I thought that was the end of the matter, but that evening I could hear her relating the tale to my dad once he got home from work.  From my vantage point in the house, the news wasn’t going over so well.  I was ushered into a remote location in the basement that was nearly sound proof while a phone call was made to the principal.

Before bed, my dad stepped into my room and said,

“If she ever makes you or another child do something like that again, say something right away.  If she does anything that isn’t right, tell an adult.  She will be fired.”

I went into the lunchroom the next day with a new sense of power.   It was like someone had slayed the dragon or at least put out her fire.

I proceeded as usual to get my small carton of milk to go along with my bag lunch.
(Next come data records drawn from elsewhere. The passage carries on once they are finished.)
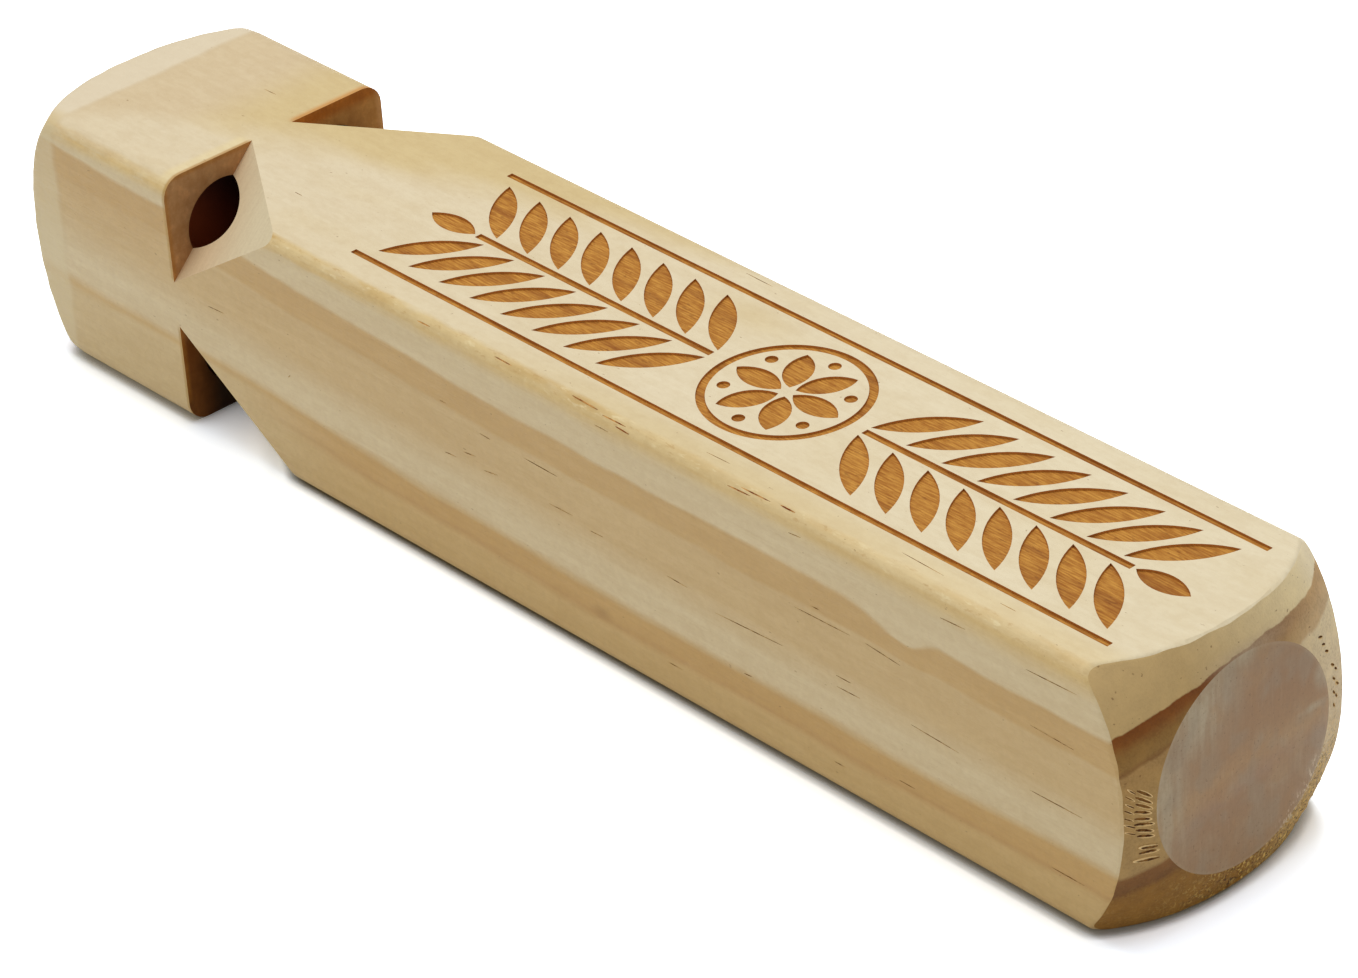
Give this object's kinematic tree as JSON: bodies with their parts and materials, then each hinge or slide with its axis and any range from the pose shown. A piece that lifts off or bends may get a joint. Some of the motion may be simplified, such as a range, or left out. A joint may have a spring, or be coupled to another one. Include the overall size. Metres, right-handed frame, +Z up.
{
  "type": "train whistle",
  "caption": "Square pine block with rounded ends and a pipe of its own length bored beside each long edge, sounded through corner notches; blown from one end for a chord.",
  "frame": {"origin": "under the middle of the block, on the surface it lies on", "axes": "+X from the mouth end to the closed end, +Z up through the engraved face, +Y to the left of someone who blows it"},
  "size_m": [0.1954, 0.035, 0.035],
  "materials": {
    "pine_block": "bare sanded pine",
    "dowel": "bare dowel, end grain"
  },
  "bodies": {
    "root": {"whistle_body": "pine_block", "fipple_plug_upper_left": "dowel", "fipple_plug_upper_right": "dowel", "fipple_plug_lower_right": "dowel", "fipple_plug_lower_left": "dowel"}
  },
  "joints": []
}
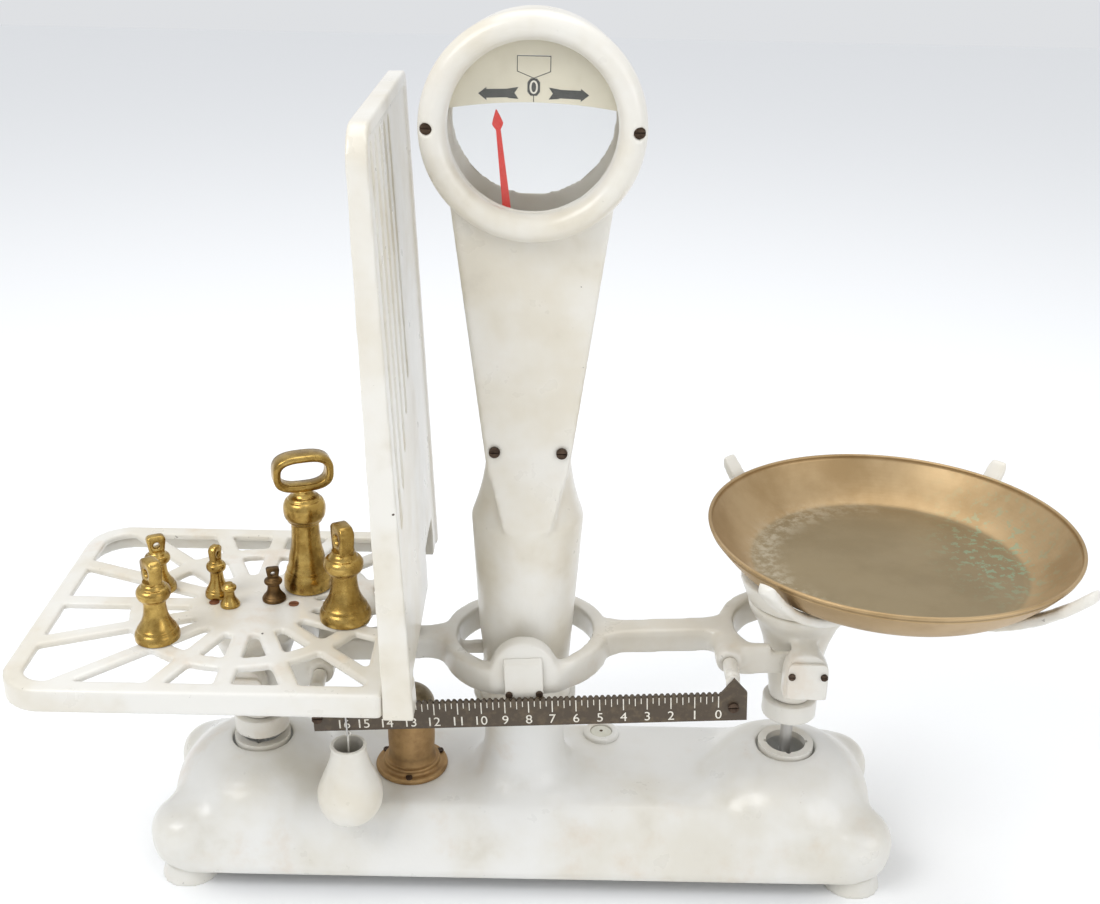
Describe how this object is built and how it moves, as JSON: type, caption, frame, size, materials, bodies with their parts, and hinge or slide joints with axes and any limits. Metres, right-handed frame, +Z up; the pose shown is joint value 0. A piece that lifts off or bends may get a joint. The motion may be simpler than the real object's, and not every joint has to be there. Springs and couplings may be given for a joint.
{
  "type": "counter balance scale",
  "caption": "Even-arm counter scale: enamelled base and dial tower, tilting beam with sliding poise, slotted goods platform with guard, lift-off pan and loose weights.",
  "frame": {"origin": "bench level under the middle of the bounding box", "axes": "+X from the goods platform towards the pan, +Y from the dial face towards the back, +Z up"},
  "size_m": [0.849, 0.3012, 0.719],
  "materials": {
    "white_enamel": "gloss, aged",
    "bare_steel": "satin",
    "zinc_screws": "zinc plated",
    "oxidised_screws": "dark, oxidised",
    "window_glass": "clear",
    "cream_plate": "matt",
    "red_paint": "satin",
    "bronze": "tarnished",
    "gold_paint": "worn metallic paint",
    "dull_brass": "dull",
    "brown_bar": "matt, dark brown",
    "weight_brass": "handled brass"
  },
  "bodies": {
    "base": {"base_casting": "white_enamel", "foot_pads": "white_enamel", "neck_inserts": "white_enamel", "fulcrum_bar": "bare_steel", "check_bracket": "white_enamel", "tower_casting": "white_enamel", "tower_cover": "white_enamel", "cover_screws": "oxidised_screws", "bezel": "white_enamel", "bezel_screws": "oxidised_screws", "front_glass": "window_glass", "rear_glass": "window_glass", "dial_plate": "cream_plate", "dashpot_cylinder": "gold_paint", "dashpot_cap": "dull_brass", "dashpot_screws": "oxidised_screws", "level_ring": "white_enamel", "level_glass": "window_glass"},
    "beam": {"beam_casting": "white_enamel", "fulcrum_bearings": "bare_steel", "end_knives": "bare_steel", "fulcrum_cap": "white_enamel", "fulcrum_cap_screws": "oxidised_screws", "bar_hangers": "white_enamel", "graduated_bar": "brown_bar", "bar_screws": "oxidised_screws", "beam_pins": "bare_steel"},
    "check": {"check_beam": "bare_steel", "check_pins": "bare_steel"},
    "goods_stem": {"goods_hub": "white_enamel", "goods_cover": "white_enamel", "goods_cover_screws": "oxidised_screws", "goods_rod": "bare_steel", "goods_skirt": "white_enamel", "platform": "white_enamel", "platform_screws": "oxidised_screws", "guard": "white_enamel", "guard_bracket": "white_enamel", "bracket_screws": "zinc_screws"},
    "pan_stem": {"pan_hub": "white_enamel", "pan_cover": "white_enamel", "pan_cover_screws": "oxidised_screws", "pan_rod": "bare_steel", "pan_skirt": "white_enamel", "pan_spider": "white_enamel", "spider_screws": "oxidised_screws"},
    "lift_off_pan": {"pan": "bronze"},
    "pointer_work": {"pointer": "red_paint", "pointer_arbor": "bare_steel"},
    "link": {"pointer_link": "bare_steel"},
    "dashpot_plunger": {"plunger": "bare_steel"},
    "hook": {"poise_hook": "bare_steel"},
    "poise": {"poise_cup": "white_enamel"},
    "weight_a_body": {"weight_a": "weight_brass"},
    "weight_b_body": {"weight_b": "weight_brass"},
    "weight_c_body": {"weight_c": "weight_brass"},
    "weight_d_body": {"weight_d": "weight_brass"},
    "weight_e_body": {"weight_e": "weight_brass"},
    "weight_f_body": {"weight_f": "weight_brass"},
    "weight_g_body": {"weight_g": "weight_brass"}
  },
  "joints": [
    {"name": "beam_tilt", "type": "hinge", "parent": "base", "child": "beam", "pos_m": [-0.02485, 0, 0.198], "axis": [0, 1, 0], "range_deg": [0, 6.2]},
    {"name": "check_tilt", "type": "hinge", "parent": "base", "child": "check", "pos_m": [-0.02485, 0, 0.042], "axis": [0, 1, 0], "range_deg": [0, 6.2]},
    {"name": "goods_pivot", "type": "hinge", "parent": "beam", "child": "goods_stem", "pos_m": [-0.25312, 0, 0.18564], "axis": [0, 1, 0], "range_deg": [-6.2, 0]},
    {"name": "pan_pivot", "type": "hinge", "parent": "beam", "child": "pan_stem", "pos_m": [0.20342, 0, 0.21036], "axis": [0, 1, 0], "range_deg": [-6.2, 0]},
    {"name": "pointer_turn", "type": "hinge", "parent": "base", "child": "pointer_work", "pos_m": [-0.02485, 0, 0.418], "axis": [0, 1, 0], "range_deg": [0, 13.02]},
    {"name": "link_pivot", "type": "hinge", "parent": "beam", "child": "link", "pos_m": [-0.05001, 0, 0.19664], "axis": [0, 1, 0], "range_deg": [-6.2, 0]},
    {"name": "plunger_pivot", "type": "hinge", "parent": "beam", "child": "dashpot_plunger", "pos_m": [-0.12351, 0, 0.19266], "axis": [0, 1, 0], "range_deg": [-6.2, 0]},
    {"name": "poise_slide", "type": "slide", "parent": "beam", "child": "hook", "axis": [0.9985, 0, 0.0541], "range_m": [-0.00476, 0.30004]},
    {"name": "poise_swing", "type": "hinge", "parent": "hook", "child": "poise", "pos_m": [-0.1672, -0.074, 0.15554], "axis": [0, 1, 0], "range_deg": [-6.2, 0]},
    {"name": "pan_lift", "type": "slide", "parent": "pan_stem", "child": "lift_off_pan", "axis": [0, 0, 1], "range_m": [0, 0.12]},
    {"name": "weight_a_lift", "type": "slide", "parent": "goods_stem", "child": "weight_a_body", "axis": [0, 0, 1], "range_m": [0, 0.1]},
    {"name": "weight_b_lift", "type": "slide", "parent": "goods_stem", "child": "weight_b_body", "axis": [0, 0, 1], "range_m": [0, 0.1]},
    {"name": "weight_c_lift", "type": "slide", "parent": "goods_stem", "child": "weight_c_body", "axis": [0, 0, 1], "range_m": [0, 0.1]},
    {"name": "weight_d_lift", "type": "slide", "parent": "goods_stem", "child": "weight_d_body", "axis": [0, 0, 1], "range_m": [0, 0.1]},
    {"name": "weight_e_lift", "type": "slide", "parent": "goods_stem", "child": "weight_e_body", "axis": [0, 0, 1], "range_m": [0, 0.1]},
    {"name": "weight_f_lift", "type": "slide", "parent": "goods_stem", "child": "weight_f_body", "axis": [0, 0, 1], "range_m": [0, 0.1]},
    {"name": "weight_g_lift", "type": "slide", "parent": "goods_stem", "child": "weight_g_body", "axis": [0, 0, 1], "range_m": [0, 0.1]}
  ],
  "couplings": [
    {"joint": "check_tilt", "follows": "beam_tilt", "ratio": 1},
    {"joint": "goods_pivot", "follows": "beam_tilt", "ratio": -1},
    {"joint": "pan_pivot", "follows": "beam_tilt", "ratio": -1},
    {"joint": "pointer_turn", "follows": "beam_tilt", "ratio": 2.1},
    {"joint": "link_pivot", "follows": "beam_tilt", "ratio": -1},
    {"joint": "plunger_pivot", "follows": "beam_tilt", "ratio": -1},
    {"joint": "poise_swing", "follows": "beam_tilt", "ratio": -1}
  ]
}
I made sure to distance myself from John’s table.  I had no sooner been seated when I sensed her approach.  With a fake loving hand on my shoulder she said in a voice so soft,

“I didn’t mean for you to eat that sandwich.  There must have been some mistake.”  I looked her directly in the eye without a trace of fear or humility.

“You made me eat that sandwich that wasn’t mine and you know you did.  My dad said you will be fired if you ever do that again.”  She dropped her hand away, blinked rather rapidly with her mouth contorting in shock.  I had found my fifth grade voice. She had suddenly lost hers. She turned on her heel and marched away.

There have been other times in my life where I have been in situations where I felt alone in the face of uncomfortable circumstances.  However, I have learned that just because I feel that way doesn’t make it true.  Just like my dad supported me, we have access to our Creator who loves us so deeply that a plan will be enacted on our behalf if we ask for it. A heartfelt prayer asking for assistance can change things around in an instant. We can go from helpless to hopeful very quickly just by spending some time in the presence of the One who sees it all.   There will be times when maybe the truth of the matter is only known between us and heaven, but we can find comfort knowing that we are not walking on earth in solidarity.  Someone is always in your corner.  Even when you are unjustly accused.